Although most business owners may believe otherwise, there are relatively few Steve Jobs, Bill Gates, Sir James Dyson or, at a different level, Sir Alan Sugar or Richard Branson.

The fact is that, for most companies, someone somewhere has a product that is similar. If not, there soon will be; the cult of the ‘me too’ has been alive and kicking for many centuries.

But how to differentiate?

Many business owners/ salespeople claim to ‘experience in the industry’, ‘best product’, ‘geographic availability’, ‘best client service’, ‘24/7 cover’, add your own here. The list is endless. Yet sadly, so often in this quagmire of similarity it all boils down, at least in the buyers mind, to – how much does it cost?

Of course, it is very easy to make these statements from afar and not see the ‘day to day’ battlefield that we all operate in.

Frequently, as company leaders struggle to work ‘on rather than in’ (Michael Gerber – The e-Myth) the race seems to be centred on ‘price’ as the ‘holy grail’ of client acquisition policy. But so many factors contribute which are, somehow, left behind in thinking and practice.

Why is your company unique? How is it demonstrably different? Ask the question repeatedly because if there isn’t an easy answer then how is the prospective client to know? More importantly, how will they justify the price to themselves?

Dramatically, the euphoria of the acquisition of a new client is quickly superseded by the misery, on reflection, of a diminished profit margin. Yet how many Company owners really know how much they are able to discount without bleeding funds to a very nasty conclusion?
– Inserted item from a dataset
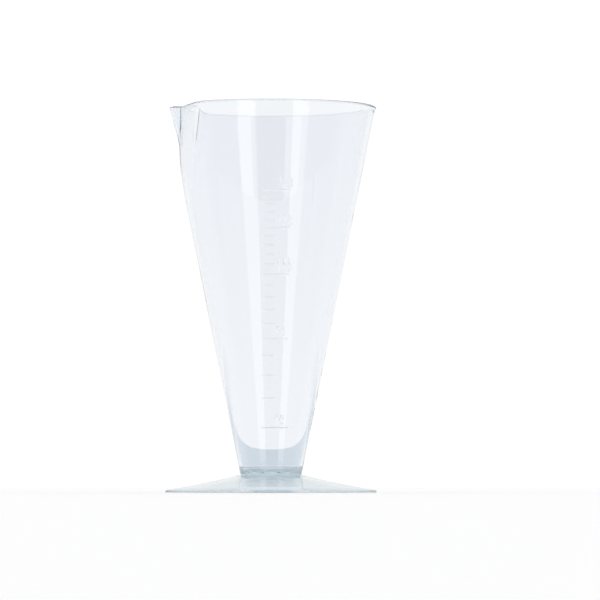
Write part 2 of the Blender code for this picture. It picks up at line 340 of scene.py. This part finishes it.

Competition is, and will always be, alive and kicking. Encourage competition; make competitors your ‘allies’. After all the more activity in a marketplace the more opportunity there is. Just make sure that the product and the service the Clients want is yours. Why: because you knew what they wanted and you are strategically building a company that provides this in a more demonstrably different way to everyone else.

Good Luck.

Tano Rebora, Icon Business Solutions Ltd.